Reproduce the listing below in its entirety. Change nothing.

MATERIAL PROVIDED:
☆ ☆ ☆ ☆ ☆ ☆ ☆
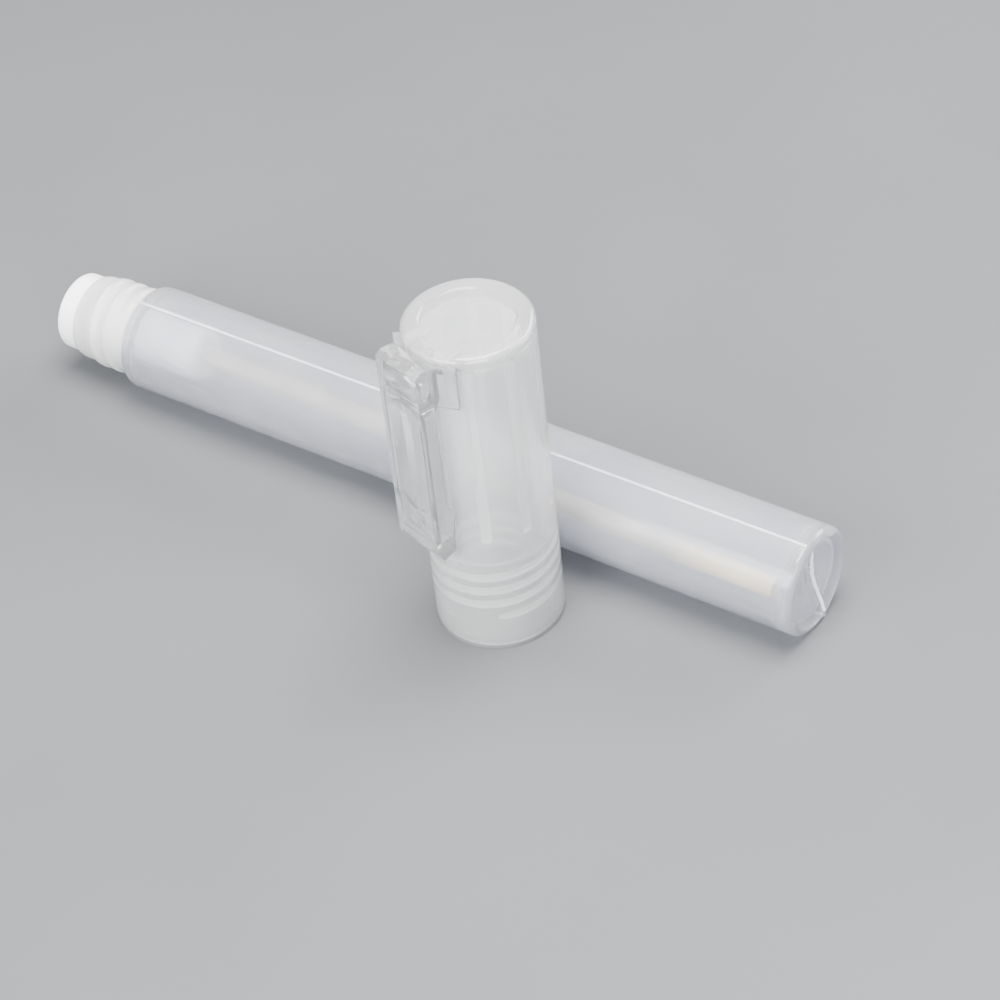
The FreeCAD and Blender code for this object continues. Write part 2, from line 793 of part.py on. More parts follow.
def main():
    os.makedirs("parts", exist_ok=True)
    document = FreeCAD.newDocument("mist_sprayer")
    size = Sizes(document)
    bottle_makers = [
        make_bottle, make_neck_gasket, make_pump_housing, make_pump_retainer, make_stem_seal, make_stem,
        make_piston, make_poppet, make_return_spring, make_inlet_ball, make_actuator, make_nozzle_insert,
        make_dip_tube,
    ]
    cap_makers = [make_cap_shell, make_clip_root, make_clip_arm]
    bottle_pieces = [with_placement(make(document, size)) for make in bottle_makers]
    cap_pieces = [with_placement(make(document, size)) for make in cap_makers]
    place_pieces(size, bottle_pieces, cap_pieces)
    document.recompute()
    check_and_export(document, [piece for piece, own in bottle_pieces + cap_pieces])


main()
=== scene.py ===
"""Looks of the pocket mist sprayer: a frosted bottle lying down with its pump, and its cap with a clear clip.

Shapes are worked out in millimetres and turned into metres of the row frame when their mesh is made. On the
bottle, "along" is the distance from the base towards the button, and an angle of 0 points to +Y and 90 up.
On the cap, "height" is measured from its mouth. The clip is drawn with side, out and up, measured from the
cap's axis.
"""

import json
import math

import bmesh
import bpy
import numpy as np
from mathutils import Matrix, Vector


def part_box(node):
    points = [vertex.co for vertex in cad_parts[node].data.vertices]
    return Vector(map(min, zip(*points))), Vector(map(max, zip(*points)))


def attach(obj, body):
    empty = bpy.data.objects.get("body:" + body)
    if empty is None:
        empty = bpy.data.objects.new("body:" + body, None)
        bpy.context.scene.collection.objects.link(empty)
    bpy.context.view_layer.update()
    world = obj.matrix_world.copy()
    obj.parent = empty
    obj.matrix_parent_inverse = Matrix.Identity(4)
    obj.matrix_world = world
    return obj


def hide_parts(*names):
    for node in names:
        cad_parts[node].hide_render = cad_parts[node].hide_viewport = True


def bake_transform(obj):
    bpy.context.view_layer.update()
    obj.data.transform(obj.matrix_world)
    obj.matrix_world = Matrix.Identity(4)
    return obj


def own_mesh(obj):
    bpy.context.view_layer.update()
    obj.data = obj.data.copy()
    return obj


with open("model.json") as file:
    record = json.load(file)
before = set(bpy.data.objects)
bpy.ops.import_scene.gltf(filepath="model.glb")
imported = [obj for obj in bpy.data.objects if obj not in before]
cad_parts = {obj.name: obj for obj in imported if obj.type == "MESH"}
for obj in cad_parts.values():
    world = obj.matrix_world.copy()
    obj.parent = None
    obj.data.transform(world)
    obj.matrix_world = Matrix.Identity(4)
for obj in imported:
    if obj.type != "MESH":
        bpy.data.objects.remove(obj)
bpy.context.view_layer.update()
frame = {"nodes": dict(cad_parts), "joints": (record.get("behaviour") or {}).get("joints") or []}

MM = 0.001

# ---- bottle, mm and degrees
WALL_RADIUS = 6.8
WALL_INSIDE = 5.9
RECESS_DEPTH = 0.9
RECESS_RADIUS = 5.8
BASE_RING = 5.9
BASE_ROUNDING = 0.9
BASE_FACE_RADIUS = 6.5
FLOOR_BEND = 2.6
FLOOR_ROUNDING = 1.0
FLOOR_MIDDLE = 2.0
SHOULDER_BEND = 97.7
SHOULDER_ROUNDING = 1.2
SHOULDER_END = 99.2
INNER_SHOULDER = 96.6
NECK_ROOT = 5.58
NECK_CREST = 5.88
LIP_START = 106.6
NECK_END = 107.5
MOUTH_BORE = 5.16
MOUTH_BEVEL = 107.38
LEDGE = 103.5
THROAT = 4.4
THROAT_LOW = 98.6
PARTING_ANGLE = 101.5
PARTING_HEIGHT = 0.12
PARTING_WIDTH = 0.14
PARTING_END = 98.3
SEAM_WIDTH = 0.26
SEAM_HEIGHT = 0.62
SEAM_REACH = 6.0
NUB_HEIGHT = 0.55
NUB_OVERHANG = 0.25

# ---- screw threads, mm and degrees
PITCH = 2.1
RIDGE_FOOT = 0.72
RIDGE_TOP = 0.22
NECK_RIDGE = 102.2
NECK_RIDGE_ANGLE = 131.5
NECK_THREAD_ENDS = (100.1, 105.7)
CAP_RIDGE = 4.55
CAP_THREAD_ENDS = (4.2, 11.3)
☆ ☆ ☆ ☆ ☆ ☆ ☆
SOLVED EXERCISE:
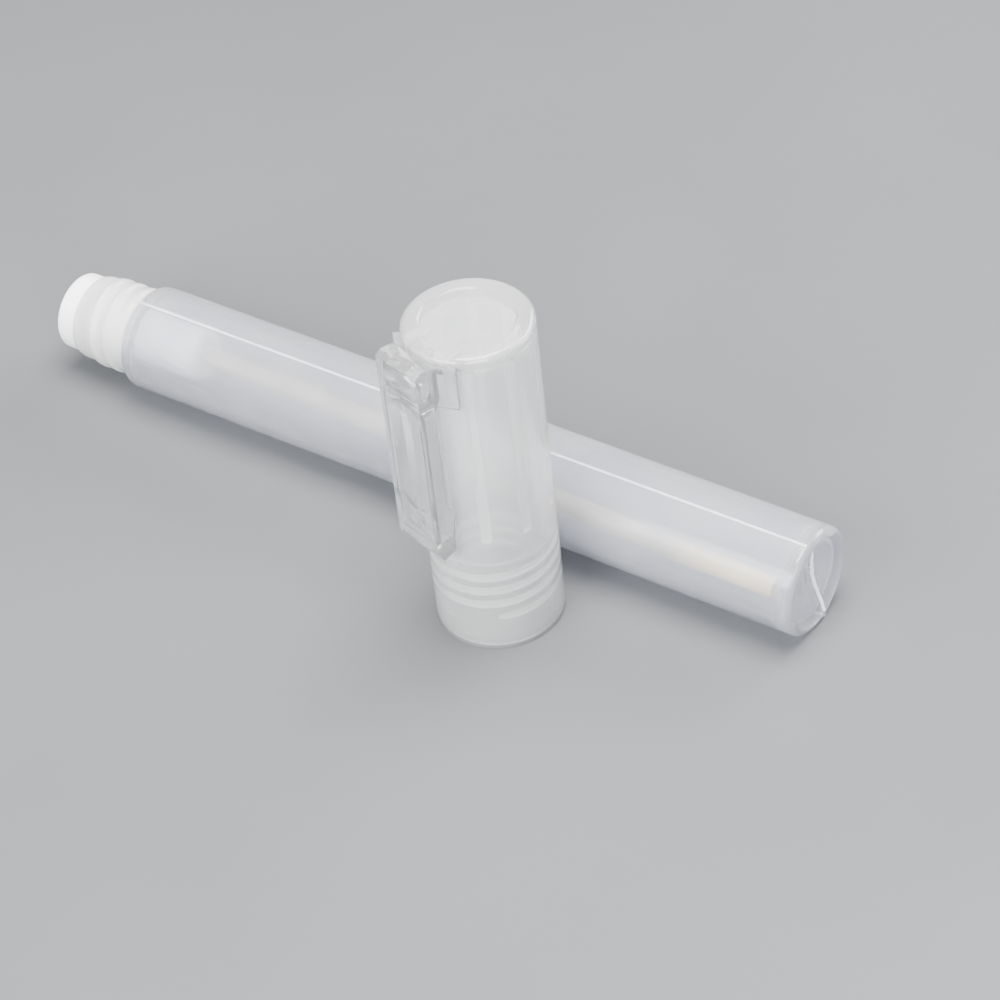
The FreeCAD and Blender code for this object continues. Write part 2, from line 793 of part.py on. More parts follow.
def main():
    os.makedirs("parts", exist_ok=True)
    document = FreeCAD.newDocument("mist_sprayer")
    size = Sizes(document)
    bottle_makers = [
        make_bottle, make_neck_gasket, make_pump_housing, make_pump_retainer, make_stem_seal, make_stem,
        make_piston, make_poppet, make_return_spring, make_inlet_ball, make_actuator, make_nozzle_insert,
        make_dip_tube,
    ]
    cap_makers = [make_cap_shell, make_clip_root, make_clip_arm]
    bottle_pieces = [with_placement(make(document, size)) for make in bottle_makers]
    cap_pieces = [with_placement(make(document, size)) for make in cap_makers]
    place_pieces(size, bottle_pieces, cap_pieces)
    document.recompute()
    check_and_export(document, [piece for piece, own in bottle_pieces + cap_pieces])


main()
=== scene.py ===
"""Looks of the pocket mist sprayer: a frosted bottle lying down with its pump, and its cap with a clear clip.

Shapes are worked out in millimetres and turned into metres of the row frame when their mesh is made. On the
bottle, "along" is the distance from the base towards the button, and an angle of 0 points to +Y and 90 up.
On the cap, "height" is measured from its mouth. The clip is drawn with side, out and up, measured from the
cap's axis.
"""

import json
import math

import bmesh
import bpy
import numpy as np
from mathutils import Matrix, Vector


def part_box(node):
    points = [vertex.co for vertex in cad_parts[node].data.vertices]
    return Vector(map(min, zip(*points))), Vector(map(max, zip(*points)))


def attach(obj, body):
    empty = bpy.data.objects.get("body:" + body)
    if empty is None:
        empty = bpy.data.objects.new("body:" + body, None)
        bpy.context.scene.collection.objects.link(empty)
    bpy.context.view_layer.update()
    world = obj.matrix_world.copy()
    obj.parent = empty
    obj.matrix_parent_inverse = Matrix.Identity(4)
    obj.matrix_world = world
    return obj


def hide_parts(*names):
    for node in names:
        cad_parts[node].hide_render = cad_parts[node].hide_viewport = True


def bake_transform(obj):
    bpy.context.view_layer.update()
    obj.data.transform(obj.matrix_world)
    obj.matrix_world = Matrix.Identity(4)
    return obj


def own_mesh(obj):
    bpy.context.view_layer.update()
    obj.data = obj.data.copy()
    return obj


with open("model.json") as file:
    record = json.load(file)
before = set(bpy.data.objects)
bpy.ops.import_scene.gltf(filepath="model.glb")
imported = [obj for obj in bpy.data.objects if obj not in before]
cad_parts = {obj.name: obj for obj in imported if obj.type == "MESH"}
for obj in cad_parts.values():
    world = obj.matrix_world.copy()
    obj.parent = None
    obj.data.transform(world)
    obj.matrix_world = Matrix.Identity(4)
for obj in imported:
    if obj.type != "MESH":
        bpy.data.objects.remove(obj)
bpy.context.view_layer.update()
frame = {"nodes": dict(cad_parts), "joints": (record.get("behaviour") or {}).get("joints") or []}

MM = 0.001

# ---- bottle, mm and degrees
WALL_RADIUS = 6.8
WALL_INSIDE = 5.9
RECESS_DEPTH = 0.9
RECESS_RADIUS = 5.8
BASE_RING = 5.9
BASE_ROUNDING = 0.9
BASE_FACE_RADIUS = 6.5
FLOOR_BEND = 2.6
FLOOR_ROUNDING = 1.0
FLOOR_MIDDLE = 2.0
SHOULDER_BEND = 97.7
SHOULDER_ROUNDING = 1.2
SHOULDER_END = 99.2
INNER_SHOULDER = 96.6
NECK_ROOT = 5.58
NECK_CREST = 5.88
LIP_START = 106.6
NECK_END = 107.5
MOUTH_BORE = 5.16
MOUTH_BEVEL = 107.38
LEDGE = 103.5
THROAT = 4.4
THROAT_LOW = 98.6
PARTING_ANGLE = 101.5
PARTING_HEIGHT = 0.12
PARTING_WIDTH = 0.14
PARTING_END = 98.3
SEAM_WIDTH = 0.26
SEAM_HEIGHT = 0.62
SEAM_REACH = 6.0
NUB_HEIGHT = 0.55
NUB_OVERHANG = 0.25

# ---- screw threads, mm and degrees
PITCH = 2.1
RIDGE_FOOT = 0.72
RIDGE_TOP = 0.22
NECK_RIDGE = 102.2
NECK_RIDGE_ANGLE = 131.5
NECK_THREAD_ENDS = (100.1, 105.7)
CAP_RIDGE = 4.55
CAP_THREAD_ENDS = (4.2, 11.3)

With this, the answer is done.